**DIRECTIONS FOR THIS TASK**
Everything from the line containing "Reconstruct the object" through the final line of the records must be transcribed verbatim; nothing else belongs in the result.

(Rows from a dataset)
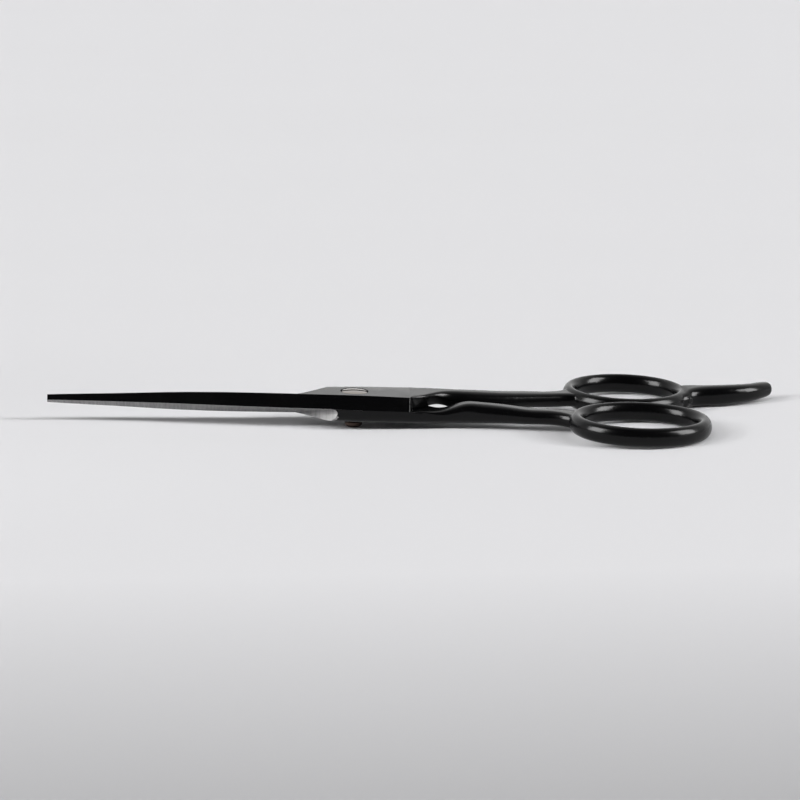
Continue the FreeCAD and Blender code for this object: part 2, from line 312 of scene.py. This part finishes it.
def half_skin(name, to_own):
    """Shown skin of a forged half: the CAD shape, with coated and bare faces told apart."""
    mesh = NODES[name].data.copy()
    to_half = to_own @ TO_SHEARS
    turn = to_half.to_3x3()
    cut_inner_face(mesh, to_half)
    smooth_by_angle(mesh, SMOOTH_ANGLE)
    mesh.materials.clear()
    for material in (BLACK, GROUND, HONED):
        mesh.materials.append(material)
    for face in mesh.polygons:
        face.material_index = bare_slot(to_half @ face.center, turn @ face.normal)
    skin = bpy.data.objects.new(name + "_skin", mesh)
    bpy.context.scene.collection.objects.link(skin)
    return skin


def show_half(name, body, to_own):
    skin = half_skin(name, to_own)
    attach(skin, body)
    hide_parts(name)


def finish_node(name, material):
    node = NODES[name]
    node.data.materials.clear()
    node.data.materials.append(material)


def paper_height(x, y):
    """Low swelling of the paper, flat before it reaches the screw."""
    along = min(abs(x - SWELL_X) / SWELL_LENGTH, 1.0)
    across = min(abs(y) / SWELL_WIDTH, 1.0)
    return SWELL_HEIGHT * (math.cos(along * math.pi / 2) * math.cos(across * math.pi / 2)) ** 2


def make_floor():
    """Pale paper, slightly swollen under the blades, with painted shade darkening it towards the front.
    """
    fine = [FLOOR_STEP * step for step in range(-FLOOR_STEPS, FLOOR_STEPS + 1)]
    lines = [-FLOOR_REACH, *fine, FLOOR_REACH]
    vertices = [(x, y, paper_height(x, y)) for y in lines for x in lines]
    count = len(lines)
    faces = [(row * count + i, row * count + i + 1, (row + 1) * count + i + 1, (row + 1) * count + i)
             for row in range(count - 1) for i in range(count - 1)]
    mesh = bpy.data.meshes.new("floor")
    mesh.from_pydata(vertices, [], faces)
    for face in mesh.polygons:
        face.use_smooth = True
    floor = bpy.data.objects.new("floor", mesh)
    bpy.context.scene.collection.objects.link(floor)
    material, tree, shader = node_tree("floor_paper")
    # painted shade: the paper's colour darkens towards the front, standing in for the light's falloff
    front = ramp(tree, object_axis(tree, "Y"), -0.12, -0.4, 0.0, 1.0)
    blend(tree, front, PAPER_PALE, PAPER_PAINTED_SHADE, shader)
    shader.inputs["Roughness"].default_value = 0.9
    shader.inputs["Specular IOR Level"].default_value = 0.1
    mesh.materials.append(material)


def aim(obj, target):
    obj.rotation_mode = "QUATERNION"
    obj.rotation_quaternion = (target - obj.location).to_track_quat("-Z", "Y")


def sun(name, direction, strength):
    """Even light from a direction, left out of reflections."""
    data = bpy.data.lights.new(name, "SUN")
    data.energy = strength
    data.angle = SUN_ANGLE
    light = bpy.data.objects.new(name, data)
    bpy.context.scene.collection.objects.link(light)
    light.location = Vector(direction)
    aim(light, Vector())
    light.visible_glossy = False


def softbox(name, sideways):
    """Soft rectangular light that shows only in reflections."""
    data = bpy.data.lights.new(name, "AREA")
    data.shape = "RECTANGLE"
    data.size = BOX_WIDTH
    data.size_y = BOX_HEIGHT
    data.energy = BOX_POWER
    light = bpy.data.objects.new(name, data)
    bpy.context.scene.collection.objects.link(light)
    light.location = Vector((sideways, BOX_FORWARD, BOX_UP))
    aim(light, BOX_AIM)
    light.visible_diffuse = False


def make_lights():
    for i, sideways in enumerate(SUNS_SIDEWAYS):
        towards = Vector((sideways, SUNS_FORWARD, SUNS_UP))
        sun(f"strip_{i}", towards, SUN_ON_FLOOR * towards.length / towards.z)
    softbox("box_left", -BOX_SIDEWAYS)
    softbox("box_right", BOX_SIDEWAYS)


def make_world():
    """Pale surroundings: bright behind the shears, dark on the camera's side, as gloss sees them."""
    world = bpy.data.worlds.new("studio")
    bpy.context.scene.world = world
    world.use_nodes = True
    tree = world.node_tree
    tree.nodes.clear()
    coords = add(tree, "ShaderNodeTexCoord")
    parts = add(tree, "ShaderNodeSeparateXYZ")
    tree.links.new(coords.outputs["Generated"], parts.inputs[0])
    back = ramp(tree, parts.outputs["Y"], -0.25, 0.55, WORLD_FRONT, WORLD_BACK)
    path = add(tree, "ShaderNodeLightPath")
    strength = add(tree, "ShaderNodeMix", data_type="FLOAT")
    strength.inputs[MIX_FLOAT_B].default_value = WORLD_ON_DULL
    tree.links.new(path.outputs["Is Diffuse Ray"], strength.inputs[MIX_FACTOR])
    tree.links.new(back, strength.inputs[MIX_FLOAT_A])
    around = add(tree, "ShaderNodeBackground")
    tree.links.new(strength.outputs[MIX_FLOAT_RESULT], around.inputs["Strength"])
    shown = add(tree, "ShaderNodeBackground", Color=BACKDROP, Strength=1.0)
    mix = add(tree, "ShaderNodeMixShader")
    out = add(tree, "ShaderNodeOutputWorld")
    tree.links.new(path.outputs["Is Camera Ray"], mix.inputs[0])
    tree.links.new(around.outputs[0], mix.inputs[1])
    tree.links.new(shown.outputs[0], mix.inputs[2])
    tree.links.new(mix.outputs[0], out.inputs[0])


def make_camera():
    data = bpy.data.cameras.new("camera")
    data.lens = LENS
    data.sensor_width = 36.0
    data.clip_start = 0.01
    data.clip_end = 50.0
    camera = bpy.data.objects.new("camera", data)
    bpy.context.scene.collection.objects.link(camera)
    flat = math.cos(VIEW_ELEVATION)
    heading = Vector((math.sin(VIEW_TURN) * flat, math.cos(VIEW_TURN) * flat, -math.sin(VIEW_ELEVATION)))
    camera.location = VIEW_AIM - heading * VIEW_DISTANCE
    camera.rotation_mode = "QUATERNION"
    camera.rotation_quaternion = heading.to_track_quat("-Z", "Y")
    bpy.context.scene.camera = camera


BLACK = black_coating()
GROUND = lined_steel("ground_steel", GRIND_LINES, GRIND_TURN, GROUND_DARK, GROUND_LIGHT, 0.5, 0.62, 0.8)
HONED = lined_steel("honed_steel", HONE_LINES, HONE_TURN, HONED_DARK, HONED_LIGHT, 0.2, 0.3, 1.0)
show_half("upper_half", "upper_blade", TO_UPPER)
show_half("lower_half", "lower_blade", TO_LOWER)
finish_node("pivot_screw", screw_steel())
finish_node("spring_washer", metal("spring_steel", SPRING, 0.3, 0.45))
finish_node("pivot_bushing", plastic("nylon", NYLON, 1.53, 0.4, 0.55))
finish_node("rubber_bumper", plastic("bumper_rubber", RUBBER, 1.3, 0.3, 0.5))
make_floor()
make_lights()
make_world()
make_camera()
bpy.context.scene.view_settings.view_transform = "Standard"
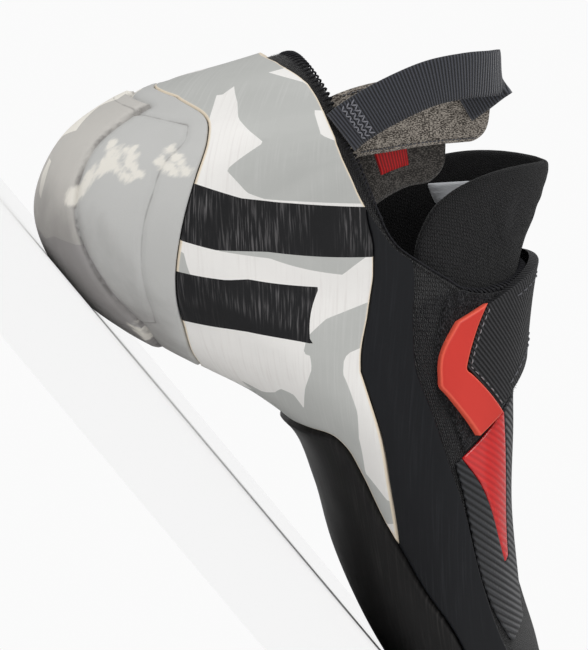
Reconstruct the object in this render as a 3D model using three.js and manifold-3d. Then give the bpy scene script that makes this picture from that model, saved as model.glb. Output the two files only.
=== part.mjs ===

**THE OUTPUT**
Reconstruct the object in this render as a 3D model using three.js and manifold-3d. Then give the bpy scene script that makes this picture from that model, saved as model.glb. Output the two files only.
=== part.mjs ===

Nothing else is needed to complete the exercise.